Há um abismo conceitual intransponível entre o que os políticos pensam e o que está latente no inconsciente coletivo. E há um abismo maior ainda entre o que a presidente tenta dizer que quer e aquilo que o Congresso lhe permitirá fazer. A base aliada é fiel, antes de mais nada, a seus próprios interesses.
A incipiente e jovem democracia brasileira precisa, sim, de mecanismos que a aperfeiçoem.
O problema é que todos, Executivo e Legislativo, estão mais preocupados, neste momento, em mecanismos que afastem as pedras do caminho do único rumo que lhes interessa: o que leva à reeleição.

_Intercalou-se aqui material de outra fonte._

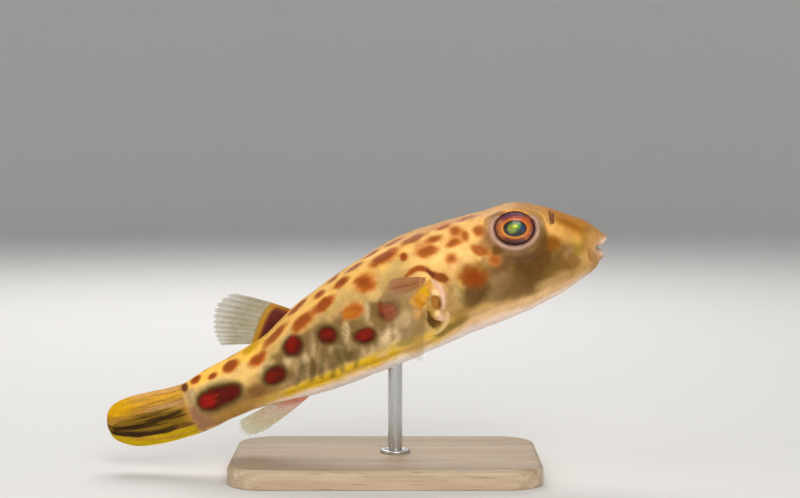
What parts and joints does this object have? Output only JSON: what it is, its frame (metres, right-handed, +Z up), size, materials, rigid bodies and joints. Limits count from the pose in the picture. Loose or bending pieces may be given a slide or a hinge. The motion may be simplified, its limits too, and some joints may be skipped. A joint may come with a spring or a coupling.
{
  "type": "freshwater pufferfish model",
  "caption": "Life-size still model of a young freshwater pufferfish with red-ringed spots, swimming nose-up on a flat wooden base with one steel rod.",
  "frame": {"origin": "on the floor, under the middle of the whole model's box", "axes": "+X towards the snout, +Y to the fish's left, +Z up"},
  "size_m": [0.1044, 0.042, 0.0562],
  "materials": {
    "skin": "moist scaleless skin, golden above and cream below with red-brown ringed spots, satin",
    "fin": "thin see-through fin skin on fine rays, moist",
    "eye": "wet polished eye, orange-brown iris and green-gold shine in the pupil",
    "nostril": "soft brown skin",
    "beak": "ivory tooth plates, smooth",
    "stand_wood": "pale ash, oiled satin",
    "stand_steel": "brushed"
  },
  "bodies": {
    "root": {"head": "skin", "lower_jaw": "skin", "trunk": "skin", "tail_stem": "skin", "caudal_fin": "skin", "dorsal_fin": "fin", "anal_fin": "fin", "pectoral_fin_left": "fin", "pectoral_fin_right": "fin", "eye_left": "eye", "eye_right": "eye", "nostril_left": "nostril", "nostril_right": "nostril", "stand_base": "stand_wood", "stand_rod": "stand_steel"}
  },
  "joints": []
}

Hoje, quem dá a bola é o voto.
Este artigo foi originalmente publicado no Blog do Noblat, em 5/7/2013.
Quase impossível discordar de Sandro Vaia. Sua análise seria perfeita se não encerasse uma contradição entre o começo e o fim.
Uma constituinte exclusiva não é de todo impossível e sua possibilidade está no voto. Quem dá bola é o voto, o voto está nas ruas de forma manifesta, tanto como está na constituição o plebiscito e o manifesto, ferramentas de consulta popular,nunca antes na história deste país, sequer utilizadas.

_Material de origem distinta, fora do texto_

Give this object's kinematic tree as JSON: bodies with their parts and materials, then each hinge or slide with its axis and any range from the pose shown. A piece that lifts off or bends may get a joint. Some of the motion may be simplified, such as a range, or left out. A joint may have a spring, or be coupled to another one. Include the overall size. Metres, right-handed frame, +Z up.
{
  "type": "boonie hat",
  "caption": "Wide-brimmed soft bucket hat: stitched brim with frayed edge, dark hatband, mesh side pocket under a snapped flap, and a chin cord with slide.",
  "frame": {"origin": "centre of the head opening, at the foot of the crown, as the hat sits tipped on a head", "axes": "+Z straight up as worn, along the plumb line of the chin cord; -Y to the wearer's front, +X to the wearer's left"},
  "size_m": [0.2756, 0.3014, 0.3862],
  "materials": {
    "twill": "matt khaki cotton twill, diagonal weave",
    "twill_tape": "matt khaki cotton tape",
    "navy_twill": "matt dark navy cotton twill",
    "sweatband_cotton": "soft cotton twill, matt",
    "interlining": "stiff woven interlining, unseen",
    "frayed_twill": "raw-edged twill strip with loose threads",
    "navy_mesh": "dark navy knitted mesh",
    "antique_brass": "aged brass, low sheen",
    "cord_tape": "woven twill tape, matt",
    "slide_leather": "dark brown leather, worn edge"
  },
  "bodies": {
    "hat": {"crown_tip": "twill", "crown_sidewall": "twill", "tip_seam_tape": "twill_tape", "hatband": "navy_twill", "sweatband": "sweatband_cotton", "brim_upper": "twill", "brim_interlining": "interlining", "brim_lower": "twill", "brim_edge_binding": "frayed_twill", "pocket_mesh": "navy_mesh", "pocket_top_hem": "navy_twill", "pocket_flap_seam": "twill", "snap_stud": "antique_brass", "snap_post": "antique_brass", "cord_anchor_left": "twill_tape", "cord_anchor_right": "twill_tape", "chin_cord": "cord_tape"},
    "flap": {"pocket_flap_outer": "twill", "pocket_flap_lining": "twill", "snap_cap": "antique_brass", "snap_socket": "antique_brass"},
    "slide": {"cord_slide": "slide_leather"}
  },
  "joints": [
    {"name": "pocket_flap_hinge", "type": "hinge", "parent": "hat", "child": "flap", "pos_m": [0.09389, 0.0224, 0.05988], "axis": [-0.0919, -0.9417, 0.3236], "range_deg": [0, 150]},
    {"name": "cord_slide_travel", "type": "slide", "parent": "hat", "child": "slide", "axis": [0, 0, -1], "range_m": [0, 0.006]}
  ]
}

Constituinte exclusiva só é bobagem para aqueles que demagogicamente escreveram no parágrafo único do artigo primeiro:”Todo o poder emana do povo”.
Substituir o poder constituinte pelo poder constituído, pelo voto, ou na marra.
Ou o congresso e o governo cedem os anéis ou perderão os dedos. Pelo menos a presidenta enxergou está óbvia encruzilhada.
Os parlamentares que se opõem à reforma hoje também estarão contra ela no ano que vem e na próxima década, como estiveram nos últimos vinte anos.
A imprensa deu as costas para as ruas e só enxerga o jogo do poder. Mas, quanto mais claras ficam as manobras para esconder a intenção de deixar tudo como está, maior será a revolta das massas frustradas pelas instituições.
O voto prenuncia tempestade.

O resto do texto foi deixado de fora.